As once explained to me by none other than then-Councilman Art Snyder, it starts with the theory that in any market, there is always room at the top. In this region, that summit is literal: It includes the new construction of multimillion-dollar Extreme Housing — your Malibu crag castles and other half-acre skyline follies. Whose allure is expected to suck the flamboyantly ostentatious wealthy out of inner Brentwood and Beverly Hills. These communities in turn are expected to draw in the more mobile upper-middle classes of Santa Monica and Westwood, which then open up to the denizens of Studio City, the Marina and Woodland Hills. Which in turn get to welcome the swells of West Hills and midrise West L.A. Which regions beckon in the dregs and sweepings of Silver Lake and Echo Park. Which, in their course, become the ascending destinations of the people who started out in apartments in Sylmar, Bell, El Sereno and Huntington Park. Who then abandon their old communities to the low-income arriving outsiders.

But the sudden cascade of new population into an area unprepared to accommodate it can spell disaster for the impacted neighborhoods. The comparatively moderate regional population buildup of the past 15 years has benefited from what in retrospect seems to have been an adequate regional rental base, at least for the relatively thriving newcomer. But in declining neighborhoods with high immigrant populations, conditions have sagged as newcomers piled up six to a room. In most East L.A. blocks, cars are on the street, while garages are for families; young people hang on the streets at night because there are too many other family members left inside. The recent economic uptick may have raised Eastside apartment rents, but it hasn’t put any cars back in garages. There are still people who need that space to live in.

Accordingly, there’s no room for a new population influx in traditional residential anterooms such as Boyle Heights and Maywood. At that point, what probably happens is that, just as flooding rivers create new channels, the new immigrations will create their own new, high-density, underserviced neighborhoods, just as the Central American influx of the ’70s and ’80s reshaped Pico-Union. Since there’s no room for further influxes downtown, the new barrios could pop up all over the entire basin — from Venturaold Central Avenue to the struggling centers of Anaheim and Fullerton.

But Los Angeles will probably be the hardest hit by the low-income portion of the influx, simply because it has the most public transit and the most jobs. The December 24 Times piece noted that rents haven’t gone up in Van Nuys and North Hollywood, where such an influx has already sunk rental-property values. Where else could this happen? Possibly in the Crenshaw district, from which, as my colleague Erin Aubry has reported, the middle-class black population is already ebbing. Or elsewhere in South Los Angeles, where a similar exodus is in force. But incoming populations also might transform some areas where the residents now consider themselves quite sheltered from economic disadvantage.

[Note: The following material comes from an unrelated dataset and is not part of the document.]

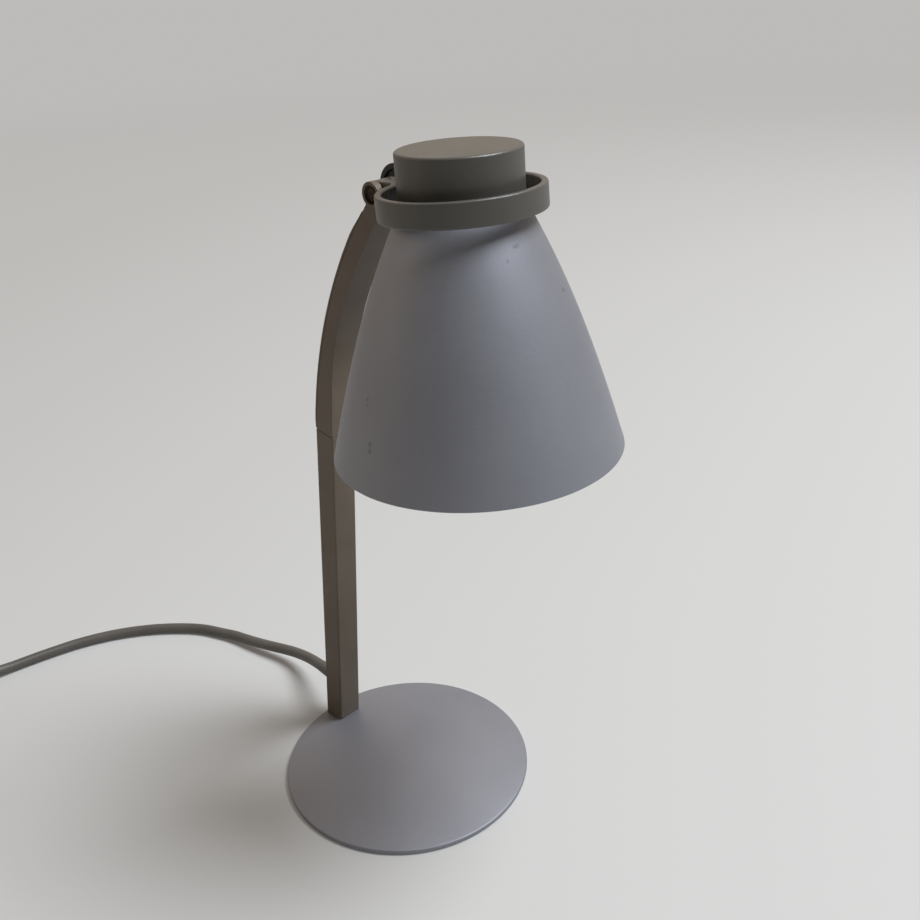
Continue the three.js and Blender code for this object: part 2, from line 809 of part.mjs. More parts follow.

For instance, how about a new barrio in Cindy Miscikowski’s 11th Council District? For more than a decade now, apartments in the lower Barrington-Bundy area near the Santa Monica boundary have been bearing population loads not unlike those in Panorama City or MacArthur Park, simply because they are near the job-rich portions of the virtually low-income-housing-free Westside. A good jab of the old population spike could turn the area into a Brentwood-adjacent Alvarado Street (perhaps even making it possible to find a decent pupusa on San Vicente Boulevard). Another potential high-density region might be the areas now abutting south Beverly Hills. Which happens to be another city with enough recently rent-controlled older apartments to itself easily become a newcomer destination. Even, given another severe economic shake, newcomers of moderate means, several to a room, could be living not very far from the above-mentioned mansions with the bars on their windows.

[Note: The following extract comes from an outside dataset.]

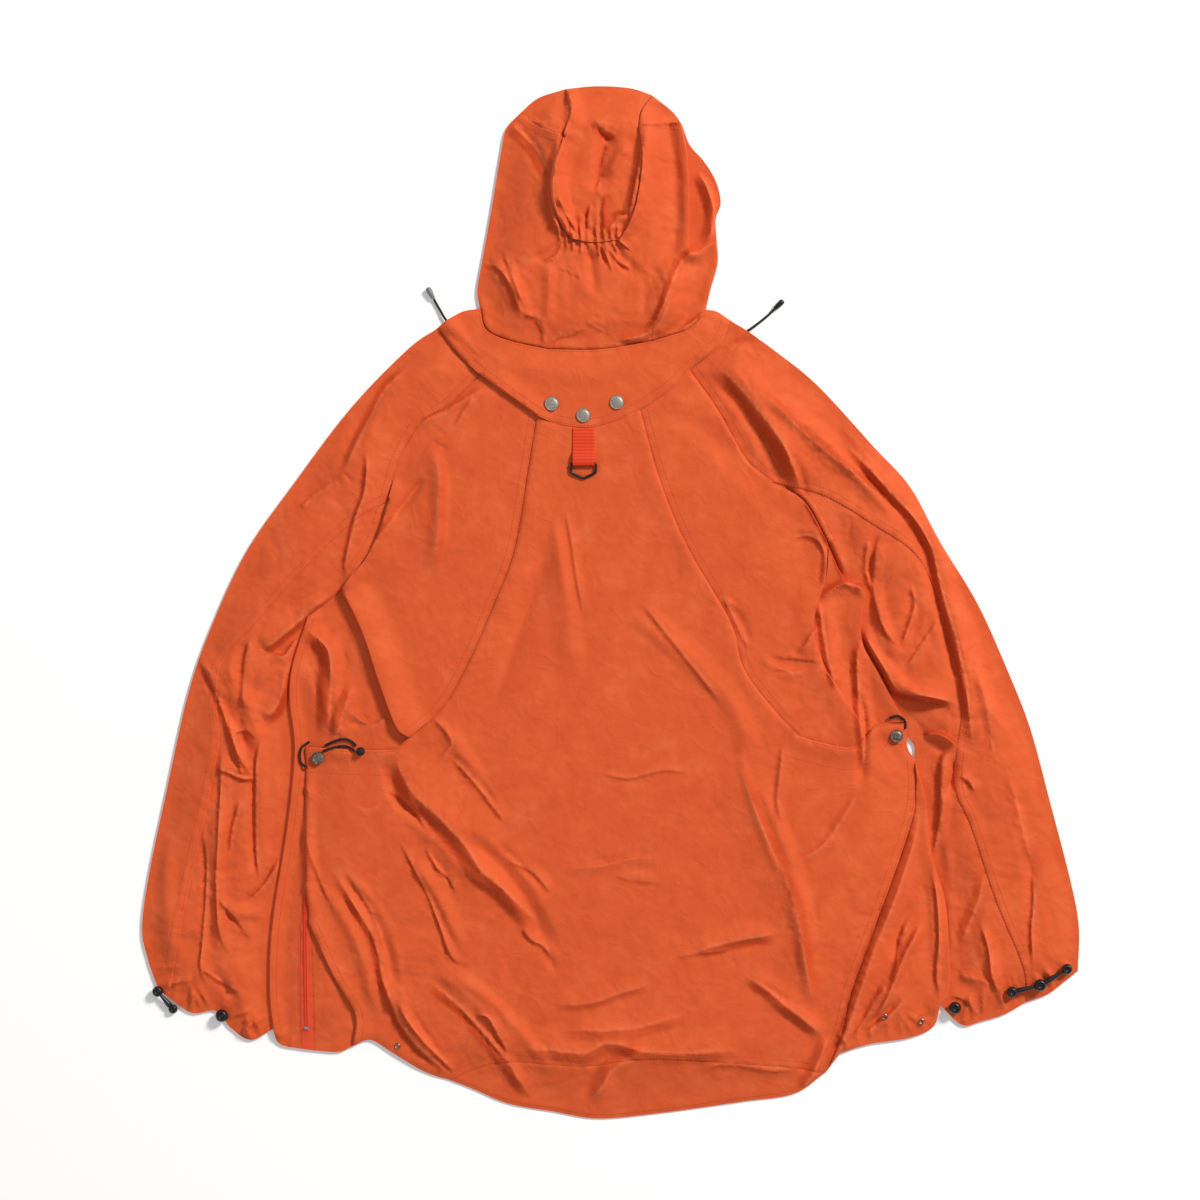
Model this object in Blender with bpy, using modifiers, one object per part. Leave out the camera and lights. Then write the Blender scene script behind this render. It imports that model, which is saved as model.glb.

It’s this kind of unplanned disparity that tends to encourage more barricades. The clear alternative is to reinforce planning to minimize the disruption, but this involves far more than just authorizing more multiple-unit housing. The city in particular has to re-plan infrastructure, for new transportation, police and fire services within whatever areas are most capable of accommodating high population density. Los Angeles can’t embark on another century of trickle-down housing without becoming, in reality, 21st-century America’s number-one Quartz City.